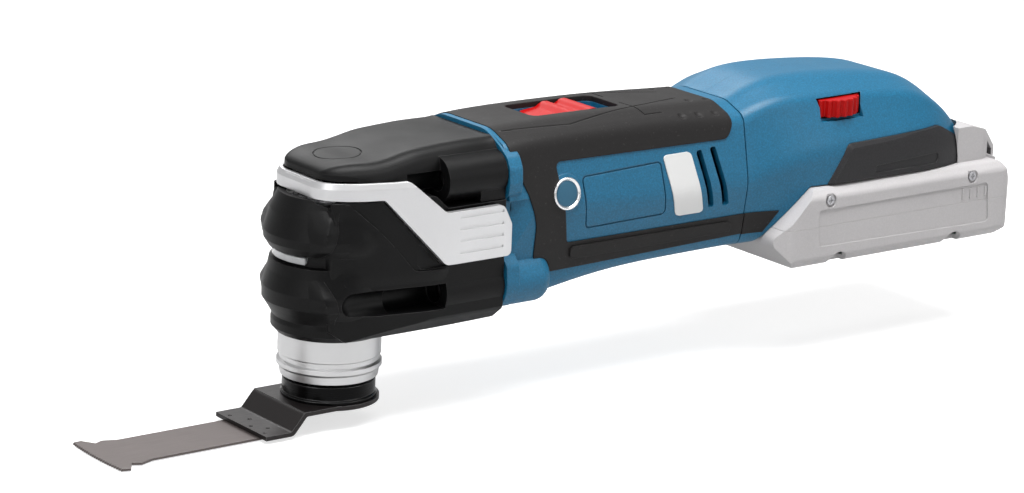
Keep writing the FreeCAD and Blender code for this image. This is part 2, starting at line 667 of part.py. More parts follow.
def screw_way(side):
    """The trough along the flank that leads a driver to the lower screw; it ends blind on the nose."""
    y0, y1 = sorted((side * BOSS_Y, side * 40.0))
    front_y = side * WAY_FRONT_Y
    return [
        rod_x(WAY_R, WAY_X[1], BOSS_FRONT_X, side * BOSS_Y, BOSS_LOW_Z),
        box(WAY_X[1], BOSS_FRONT_X, y0, y1, BOSS_LOW_Z - WAY_R, BOSS_LOW_Z + WAY_R),
        rod_x(WAY_R, WAY_X[0], WAY_X[1] + 0.5, front_y, BOSS_LOW_Z),
        Part.makeSphere(WAY_R, V(WAY_X[0], front_y, BOSS_LOW_Z)),
    ]


def lever_room():
    """What must be clear of the head so that the lever lies along it and swings up."""
    side = plate_y([
        (-30.0, BAND_Z[0] - 0.6), (4.4, BAND_Z[0] - 0.6), (26.0, PADDLE_Z[0] - 0.5), (60.0, PADDLE_Z[0] - 0.5),
        (60.0, 95.0), (-30.0, 95.0),
    ], 0, -45.0, 45.0)
    return fuse([side.cut(lever_block(LEVER_T + 0.45, 40.0, 100.0)), side.common(lever_sweep())])


def lever_sweep():
    """The rings round the pivot that the arms' inner faces pass through as they swing."""
    front_r = math.hypot(4.8 - PIVOT_X, BAND_Z[0] - PIVOT_Z)
    rear_r = math.hypot(26.6 - PIVOT_X, PADDLE_Z[0] - PIVOT_Z)
    rear_y = PADDLE_OUT_Y - LEVER_T - 0.6
    profile = [
        (front_r - 3.0, 22.0), (front_r, 22.6), (rear_r, rear_y), (80.0, rear_y), (80.0, 45.0),
        (front_r - 3.0, 45.0),
    ]
    rings = []
    for side in (-1, 1):
        wire = Part.makePolygon([V(PIVOT_X + r, side * y, PIVOT_Z) for r, y in profile + profile[:1]])
        rings.append(Part.Face(wire).revolve(V(PIVOT_X, 0, PIVOT_Z), V(0, 1, 0), 360))
    return fuse(rings)


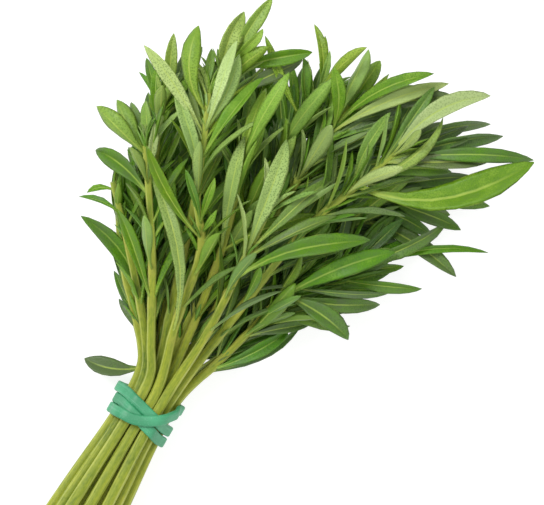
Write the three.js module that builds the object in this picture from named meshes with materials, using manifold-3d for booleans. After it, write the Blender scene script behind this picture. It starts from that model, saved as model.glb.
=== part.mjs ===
// A bunch of fresh savory: nineteen cut leafy stems held by a rubber band that is
// wound round them three times. The bunch lies on its side.
// Sizes are in millimetres and +Z is up. The stems are laid out as one looks down
// on them, x to the right and y away, with the middle of the band at x = y = 0.
// The last group turns the layout so that +X runs from the cut ends to the leaves.

import * as THREE from 'three';
import Module from 'manifold-3d';

const wasm = await Module();
wasm.setup();

// Driving dimensions
const axisAngle = 60;            // the bunch axis in the layout, degrees from x
const stemPitch = 2.9;           // between stem centres under the band
const rowCounts = [3, 4, 5, 4, 3];   // stems in each row under the band, from the top
const stemSides = 4;              // savory has square stems, with a leaf on each flat side
const stemStep = 13;             // length of one straight piece of stem
const stemRadius = { cut: 1.5, band: 1.35, tip: 0.8 };   // from the middle to a corner
const cutLength = { mean: 50, spread: 4 };   // from the band to the cut ends
const waist = { straight: 7, opens: 26 };   // from the band's middle: half the straight stretch
const band = { width: 2.5, thickness: 1.1, chamfer: 0.3, gap: 0.3, lift: 1.3 };
const leafThickness = 0.9;
const leafFold = 0.3;            // how far the edges stand above the rib, per half width
const clearance = 0.3;           // between leaves of two stems
const foliageStart = [26, 24, 19, 15, 14];   // lowest leaves above the band, by row
const whorlStep = { large: 10, small: 16 };   // between pairs of leaves on a stem
const lowWhorl = 32;             // leaves lower than this stand closer to their stem
const topLeafInset = 1.5;        // the last leaves sit this far below a stem's end
const smallLength = 15;          // leaves shorter than this have one ring less

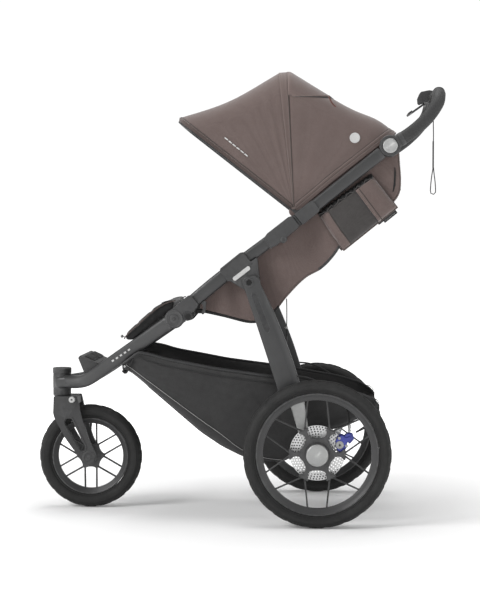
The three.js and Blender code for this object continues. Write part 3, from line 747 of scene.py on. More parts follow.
for k, side in SIDES:
    half = Half(k, side, "rear_frame")
    leg = piece("rear_leg_" + side, *leg_shell(k), "frame", "rear_frame", ["rear_leg_" + side], sharp=24)
    bevel(leg, 0.8, 2, 26)
    # a shallow sunk panel along the upper half, drawn by its raised border; its floor is coloured dark trim as painted
    # shade
    panel = fillet([(-185, 640), (-168, 644), (-129, 545), (-133, 528), (-147, 536)], 6)
    inner_panel = fillet([(-182.5, 637.5), (-169.5, 640.5), (-131.5, 544.5), (-134.5, 531), (-145.5, 537.5)], 5)
    bevel(piece("rear_leg_border_" + side, *slab(panel, 253.4, 254.7, k, [inner_panel]), "frame", "rear_frame"), 0.5,
        2)
    bevel(piece("rear_leg_recess_" + side, *slab(inner_panel, 253.6, 254.25, k), "trim", "rear_frame"), 0.15, 1)
    half.disc("leg_pivot_cap", [(7, 254), (12.6, 254), (12.6, 256.2), (11.8, 257), (9.4, 257), (8.6, 255.9),
        (7, 254.4)], LEG_PIVOT, "plastic")
    half.disc("leg_pivot_hole", [(0, 253.8), (8.6, 253.8), (8.6, 254.6), (0, 254.9)], LEG_PIVOT, "gap", steps=32)
    half.disc("leg_pivot_pin", [(0, 204), (8, 204), (8, 228.5), (0, 228.5)], LEG_PIVOT, "trim", steps=32)
    collar = [(-112, 372), (-104, 346), (-34, 346), (-37, 366), (-44, 372)]
    half.plate("leg_collar", collar, 226.6, 255.4, "plastic", 4, 1.6)
    carrier = [(-78, 344.6), (-36, 344.6), (-24, 262), (20, 226, 20), (20, 188, 18), (-14, 184, 20), (-34, 206),
        (-52, 256)]
    half.plate("axle_carrier", carrier, 232, 262, "silver", 8, 3.5, cad=True)
    ear = [(-10, 222), (52, 262), (78, 246, 8), (66, 224), (18, 196)]
    half.plate("caliper_ear", ear, 249, 257, "silver", 6, 1.2)
    half.disc("axle_end", [(0, 261), (17, 261), (17, 263), (12, 265.5), (12, 273.6), (0, 273.6)], REAR_AXLE, "silver",
        steps=40)
    half.disc("axle_nut", [(0, 232), (15, 232), (15, 228), (9, 226), (0, 226)], REAR_AXLE, "trim", steps=6, sharp=20)
    caliper = [(50, 222), (50, 240), (57, 252), (69, 255), (78, 248), (89, 253, 5), (95, 247, 5), (92, 239, 5),
        (82, 235), (80, 218), (70, 207), (57, 209)]
    half.plate("brake_caliper", caliper, 279.2, 292, "caliper", 8, 2.4, cad=True)
    half.plate("caliper_inner", caliper, 257.3, 271.4, "caliper", 8, 2)
    bridge = [(86, 226), (96, 236), (101, 243), (97, 258), (84, 262), (83.5, 240)]
    half.plate("caliper_bridge", bridge, 270, 281, "caliper", 4, 1)
    knob = (61.6, 227.5)
    half.disc("caliper_knob", [(4, 290), (10.6, 290), (11, 291), (11, 293.4), (10, 294.6), (8, 294.8), (7.4, 294),
        (4.6, 293.8), (4, 294.2), (3.6, 294.9), (0, 295)], knob, "silver")
    half.disc("caliper_dot", [(0, 294.6), (3, 294.6), (3, 295.6), (0, 295.6)], knob, "trim", steps=24)
    half.plate("caliper_arm", [(68, 245), (84, 240), (94, 247), (92, 257), (82, 260)], 260, 290, "caliper", 5, 1.4)
    for spot in ((80, 225), (60, 246)):
        disc("caliper_bolt_%s_%d" % (side, spot[0]), [(0, 291.6), (4.4, 291.6), (4.4, 294.6), (3.6, 295.2),
            (0, 294.2)], spot, 0, "silver", "rear_frame", k=k, steps=6, sharp=20)
    barrel_path = to_world([(88, 268, z) for z in (261.4, 263, 266, 266.4, 270, 270.4, 276, 280)], k)
    half.rod("cable_barrel", barrel_path, 9, "silver", cad=True, sides=20, side=(1, 0, 0), cap=0.8,
        scale=lambda t: 1.0 if t < 0.4 or t > 0.65 else 0.72)
    cable_points = smooth(to_world([(88, 268, 279), (87, 268, 300), (78, 267, 332), (44, 264, 372), (0, 258, 398),
        (-30, 250, 408), (-58, 242, 411)], k), 40)
    half.rod("brake_cable", cable_points, 5, "cord", cad=True, sides=12)

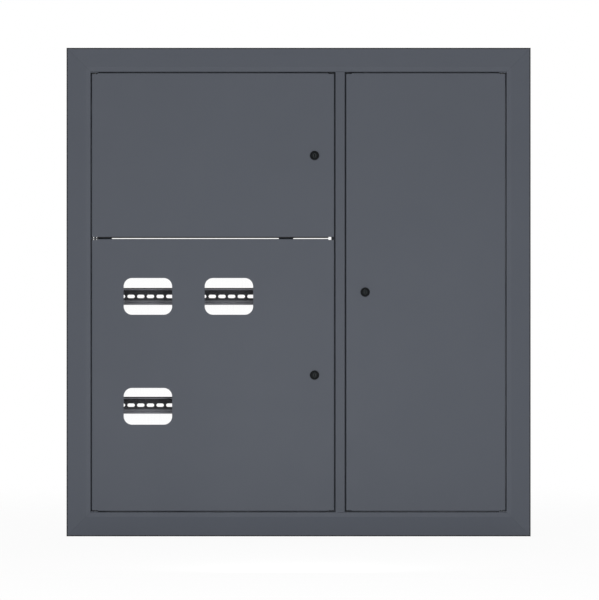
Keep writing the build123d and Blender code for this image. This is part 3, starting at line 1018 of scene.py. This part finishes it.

WHAT YOU WILL DO: Lines from the beginning of the data above through the line containing "Write the three.js" are to be returned exactly, and no others.

REPLY TO THE TASK:
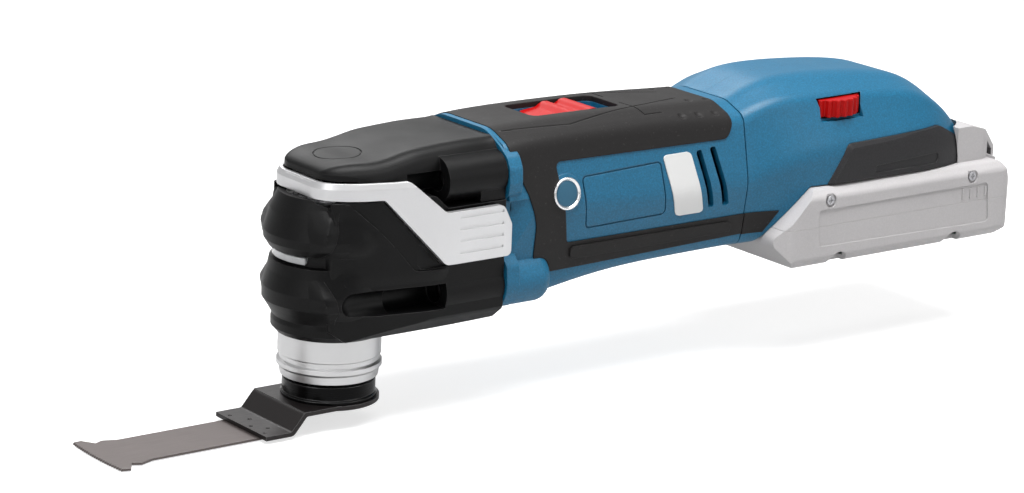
Keep writing the FreeCAD and Blender code for this image. This is part 2, starting at line 667 of part.py. More parts follow.
def screw_way(side):
    """The trough along the flank that leads a driver to the lower screw; it ends blind on the nose."""
    y0, y1 = sorted((side * BOSS_Y, side * 40.0))
    front_y = side * WAY_FRONT_Y
    return [
        rod_x(WAY_R, WAY_X[1], BOSS_FRONT_X, side * BOSS_Y, BOSS_LOW_Z),
        box(WAY_X[1], BOSS_FRONT_X, y0, y1, BOSS_LOW_Z - WAY_R, BOSS_LOW_Z + WAY_R),
        rod_x(WAY_R, WAY_X[0], WAY_X[1] + 0.5, front_y, BOSS_LOW_Z),
        Part.makeSphere(WAY_R, V(WAY_X[0], front_y, BOSS_LOW_Z)),
    ]


def lever_room():
    """What must be clear of the head so that the lever lies along it and swings up."""
    side = plate_y([
        (-30.0, BAND_Z[0] - 0.6), (4.4, BAND_Z[0] - 0.6), (26.0, PADDLE_Z[0] - 0.5), (60.0, PADDLE_Z[0] - 0.5),
        (60.0, 95.0), (-30.0, 95.0),
    ], 0, -45.0, 45.0)
    return fuse([side.cut(lever_block(LEVER_T + 0.45, 40.0, 100.0)), side.common(lever_sweep())])


def lever_sweep():
    """The rings round the pivot that the arms' inner faces pass through as they swing."""
    front_r = math.hypot(4.8 - PIVOT_X, BAND_Z[0] - PIVOT_Z)
    rear_r = math.hypot(26.6 - PIVOT_X, PADDLE_Z[0] - PIVOT_Z)
    rear_y = PADDLE_OUT_Y - LEVER_T - 0.6
    profile = [
        (front_r - 3.0, 22.0), (front_r, 22.6), (rear_r, rear_y), (80.0, rear_y), (80.0, 45.0),
        (front_r - 3.0, 45.0),
    ]
    rings = []
    for side in (-1, 1):
        wire = Part.makePolygon([V(PIVOT_X + r, side * y, PIVOT_Z) for r, y in profile + profile[:1]])
        rings.append(Part.Face(wire).revolve(V(PIVOT_X, 0, PIVOT_Z), V(0, 1, 0), 360))
    return fuse(rings)


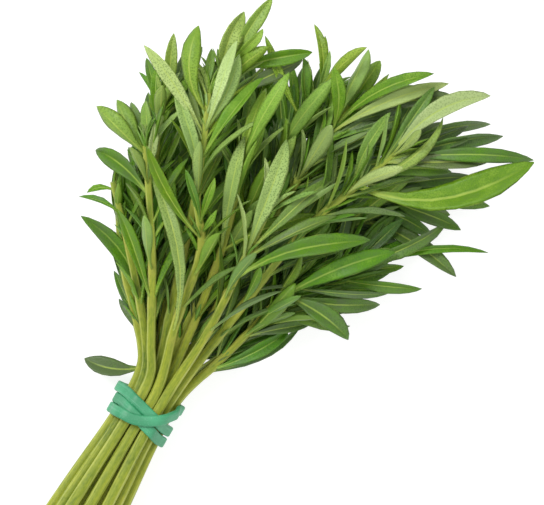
Write the three.js module that builds the object in this picture from named meshes with materials, using manifold-3d for booleans. After it, write the Blender scene script behind this picture. It starts from that model, saved as model.glb.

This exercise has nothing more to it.